Saturday, March 4, 2017

David Brooks and Ross Douthat, NY Times Conservatives – Still Crazy After All These Years

And Reaching New Levels of Incoherency

You gotta give the NYT credit for trying to present different points of view.  The paper has given over part of its OP/Ed pages to conservatives.  But year after year, conservative after conservative the effort fails because there don’t appear to be any conservatives who purport sanity.  Here is one of the blithering buffoons, David Brooks from a recent opining.

In a press conference, Cotton offered a rationale for his bill. “There’s no denying this generation-long surge in low-skilled immigration has hurt blue-collar wages,” he said. If we can reduce the number of low-skill immigrants coming into the country, that will reduce the pool of labor, put upward pressure on wages and bring more Americans back into the labor force.
It seems like a plausible argument. That is, until you actually get out in the real world.
Cotton and Perdue’s position, which is now the mainstream Republican position, is based on the unconscious supposition that American society is like a lake, with a relatively fixed boundary. If you cut the supply of fish coming from outside, there will be more food for the ones born here.
The problem is that American society is actually more like a river. Sometimes the river is running high, with a lot of volume and flow, with lots of good stuff for everybody, and sometimes it’s running low.
Really, that is word for word.  Can’t say we have every heard of the American economy being like a lake full of hungry fish.  That is, if we understand what he is saying correctly, which is doubtful because he probably doesn’t understand what he is saying.

But the prize goes to Ross Douthat, who has decided he will pass on some half baked ideas as wisdom.

So as an experiment, I thought I’d write a few columns (an intermittent series, as events permit) floating genuinely radical visions of how policy makers might respond to our order’s slippage toward something worse than stagnation.

Okay, that sound intriguing, except for this.

These will not be ideas that I find entirely convincing, they will not be fully fleshed-out,

And to prove that point he goes on to propose this.

So an emergency response would set a more ambitious goal: a swift boost in work force participation and family formation, using a few sticks and a lot of very expensive carrots.
The carrots would include a large wage subsidy and a large per-child tax credit and a substantial corporate tax cut and an employer-side payroll tax holiday to encourage hiring.
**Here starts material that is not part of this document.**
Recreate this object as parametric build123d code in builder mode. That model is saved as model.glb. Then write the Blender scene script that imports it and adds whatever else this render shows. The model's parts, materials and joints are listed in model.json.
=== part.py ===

They would also include an infrastructure bill written to include a certain amount of make-work spending, and an increase in government hiring in traditionally-male fields — more military spending earmarked for recruitment, more federal cash for hiring cops.
The sticks would include cuts to disability and unemployment benefits and tighter Medicaid eligibility rules for the able-bodied — not as “pay fors,” but simply to make sustained worklessness less pleasant.
Well let’s see.  First of all we already have a large wage subsidy, the Earned Income Tax Credit.  Okay, good idea to raise it, but that’s nothing new.  And a larger per child tax credit?  Well the policy is to address men who aren’t working, and taking care of children is not the reason why.  More hiring for the police, gee an idea that Bill Clinton came up 25 years ago with and successfully implemented.  Tighter Medicaid eligibility for the able bodied?  Apparently Mr. Douthat has no idea how strict Medicaid already is.  And of course with ACA, staying out of the workforce to get health care is no longer an issue, but will be once his Republicans repeal ACA.
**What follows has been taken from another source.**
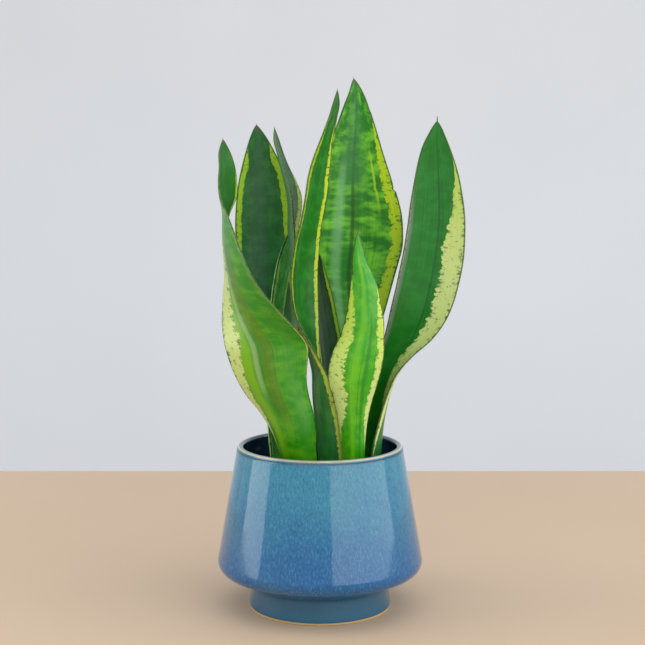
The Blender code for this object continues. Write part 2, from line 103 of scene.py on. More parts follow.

Cut unemployment benefits?  Well if Mr. Douthat thinks he could live on unemployment pay we welcome him to try.  We give him a week.

And here’s what to look forward from Mr. Douthat.

The scale of spending means this proposal gores more conservative oxen than liberal ones. But that’s only because I’m saving a related proposal to ban pornography and video games for a later installment in this series — which I promise will only grow more outlandish as it grows.


Seriously?  Now outlandish is fine but shouldn’t there be just a little thought behind what one writes for the Times.  Well getting a conservative with a little thought may be beyond even the capacity of the Times.